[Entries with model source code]
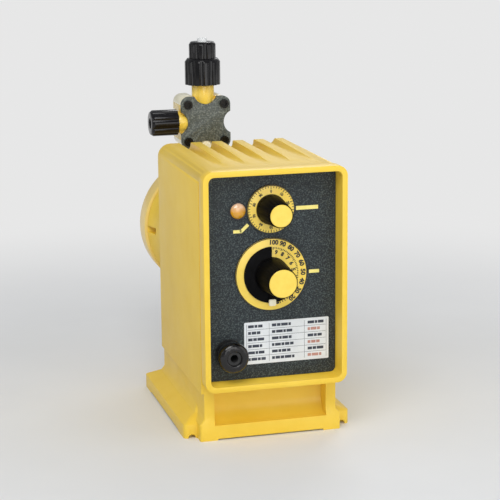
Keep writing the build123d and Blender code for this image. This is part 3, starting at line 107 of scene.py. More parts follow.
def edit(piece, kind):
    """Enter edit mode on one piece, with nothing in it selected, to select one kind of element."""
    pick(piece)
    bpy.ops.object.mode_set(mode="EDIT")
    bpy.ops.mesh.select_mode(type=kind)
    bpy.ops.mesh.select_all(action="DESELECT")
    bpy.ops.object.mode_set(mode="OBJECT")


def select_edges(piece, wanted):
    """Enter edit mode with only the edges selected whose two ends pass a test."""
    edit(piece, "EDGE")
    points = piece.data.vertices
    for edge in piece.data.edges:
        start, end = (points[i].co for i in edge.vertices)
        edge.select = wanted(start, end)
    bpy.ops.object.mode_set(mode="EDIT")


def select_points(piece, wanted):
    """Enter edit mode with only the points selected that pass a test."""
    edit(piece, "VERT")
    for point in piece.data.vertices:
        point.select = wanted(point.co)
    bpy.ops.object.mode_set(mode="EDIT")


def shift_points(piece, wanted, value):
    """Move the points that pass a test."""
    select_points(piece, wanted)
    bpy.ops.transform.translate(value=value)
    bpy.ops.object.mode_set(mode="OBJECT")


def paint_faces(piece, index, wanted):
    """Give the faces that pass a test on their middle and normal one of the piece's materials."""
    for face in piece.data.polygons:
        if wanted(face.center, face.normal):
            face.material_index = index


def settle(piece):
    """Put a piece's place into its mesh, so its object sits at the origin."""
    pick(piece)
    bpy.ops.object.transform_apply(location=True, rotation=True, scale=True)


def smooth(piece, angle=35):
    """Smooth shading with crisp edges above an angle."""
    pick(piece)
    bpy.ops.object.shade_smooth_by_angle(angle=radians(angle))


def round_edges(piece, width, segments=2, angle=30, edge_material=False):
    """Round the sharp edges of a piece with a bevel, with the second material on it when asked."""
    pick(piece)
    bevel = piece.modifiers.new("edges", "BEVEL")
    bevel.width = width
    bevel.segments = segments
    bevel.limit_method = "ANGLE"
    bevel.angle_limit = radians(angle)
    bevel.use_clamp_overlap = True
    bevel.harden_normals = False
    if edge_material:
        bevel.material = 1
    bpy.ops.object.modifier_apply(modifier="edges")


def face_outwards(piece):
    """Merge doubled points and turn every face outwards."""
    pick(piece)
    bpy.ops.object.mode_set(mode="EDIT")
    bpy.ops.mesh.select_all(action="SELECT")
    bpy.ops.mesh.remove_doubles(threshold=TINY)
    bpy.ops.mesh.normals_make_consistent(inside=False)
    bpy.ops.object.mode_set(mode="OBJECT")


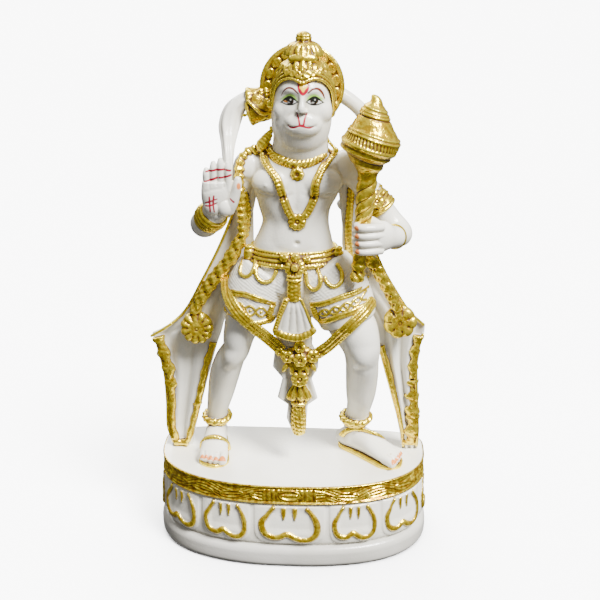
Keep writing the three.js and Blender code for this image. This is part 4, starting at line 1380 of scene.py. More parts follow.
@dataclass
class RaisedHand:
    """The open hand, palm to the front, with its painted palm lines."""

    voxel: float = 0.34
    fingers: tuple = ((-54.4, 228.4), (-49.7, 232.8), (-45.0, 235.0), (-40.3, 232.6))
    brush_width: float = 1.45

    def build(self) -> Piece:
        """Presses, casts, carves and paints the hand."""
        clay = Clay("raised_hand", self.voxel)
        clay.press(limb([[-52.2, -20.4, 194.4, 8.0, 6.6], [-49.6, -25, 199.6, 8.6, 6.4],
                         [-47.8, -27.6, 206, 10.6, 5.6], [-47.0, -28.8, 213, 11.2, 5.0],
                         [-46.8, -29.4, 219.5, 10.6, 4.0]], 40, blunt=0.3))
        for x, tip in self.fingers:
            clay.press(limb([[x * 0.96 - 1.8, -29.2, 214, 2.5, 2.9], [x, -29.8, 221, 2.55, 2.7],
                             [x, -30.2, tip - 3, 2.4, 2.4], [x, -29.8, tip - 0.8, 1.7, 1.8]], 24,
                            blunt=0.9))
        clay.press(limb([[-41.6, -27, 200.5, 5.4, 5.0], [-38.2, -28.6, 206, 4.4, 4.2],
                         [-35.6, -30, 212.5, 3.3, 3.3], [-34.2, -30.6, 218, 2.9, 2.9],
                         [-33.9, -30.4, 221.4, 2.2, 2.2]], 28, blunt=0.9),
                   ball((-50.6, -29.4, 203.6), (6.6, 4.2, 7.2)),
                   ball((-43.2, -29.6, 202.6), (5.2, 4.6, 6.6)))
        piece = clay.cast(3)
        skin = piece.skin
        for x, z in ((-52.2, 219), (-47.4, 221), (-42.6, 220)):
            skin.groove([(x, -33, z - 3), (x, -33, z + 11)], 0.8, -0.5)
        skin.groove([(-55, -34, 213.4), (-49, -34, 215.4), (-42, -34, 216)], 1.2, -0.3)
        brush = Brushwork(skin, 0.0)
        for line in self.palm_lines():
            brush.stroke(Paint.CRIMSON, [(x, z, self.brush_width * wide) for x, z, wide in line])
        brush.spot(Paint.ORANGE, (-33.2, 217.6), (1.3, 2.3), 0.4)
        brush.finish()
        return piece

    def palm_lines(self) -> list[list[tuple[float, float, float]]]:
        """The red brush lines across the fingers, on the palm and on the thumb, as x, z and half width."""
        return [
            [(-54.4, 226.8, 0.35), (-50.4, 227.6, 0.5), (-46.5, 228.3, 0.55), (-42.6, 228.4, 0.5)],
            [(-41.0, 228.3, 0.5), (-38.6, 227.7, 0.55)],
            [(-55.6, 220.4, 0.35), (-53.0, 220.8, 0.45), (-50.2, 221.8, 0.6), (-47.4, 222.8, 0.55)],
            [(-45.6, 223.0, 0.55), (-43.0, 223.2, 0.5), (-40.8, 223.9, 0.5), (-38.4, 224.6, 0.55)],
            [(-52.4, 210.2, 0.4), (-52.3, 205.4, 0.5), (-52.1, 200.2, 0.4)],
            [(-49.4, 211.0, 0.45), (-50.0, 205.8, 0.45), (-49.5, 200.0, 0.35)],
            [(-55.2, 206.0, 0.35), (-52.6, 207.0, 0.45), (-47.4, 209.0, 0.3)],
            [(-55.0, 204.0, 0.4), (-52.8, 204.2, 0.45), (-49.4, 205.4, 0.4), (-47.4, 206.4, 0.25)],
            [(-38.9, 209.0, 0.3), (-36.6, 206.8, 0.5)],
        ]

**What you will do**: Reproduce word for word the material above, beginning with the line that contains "Keep writing the three.js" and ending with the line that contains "brush_width: float = 1.45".

**Response to the exercise**:
Keep writing the three.js and Blender code for this image. This is part 4, starting at line 1380 of scene.py. More parts follow.
@dataclass
class RaisedHand:
    """The open hand, palm to the front, with its painted palm lines."""

    voxel: float = 0.34
    fingers: tuple = ((-54.4, 228.4), (-49.7, 232.8), (-45.0, 235.0), (-40.3, 232.6))
    brush_width: float = 1.45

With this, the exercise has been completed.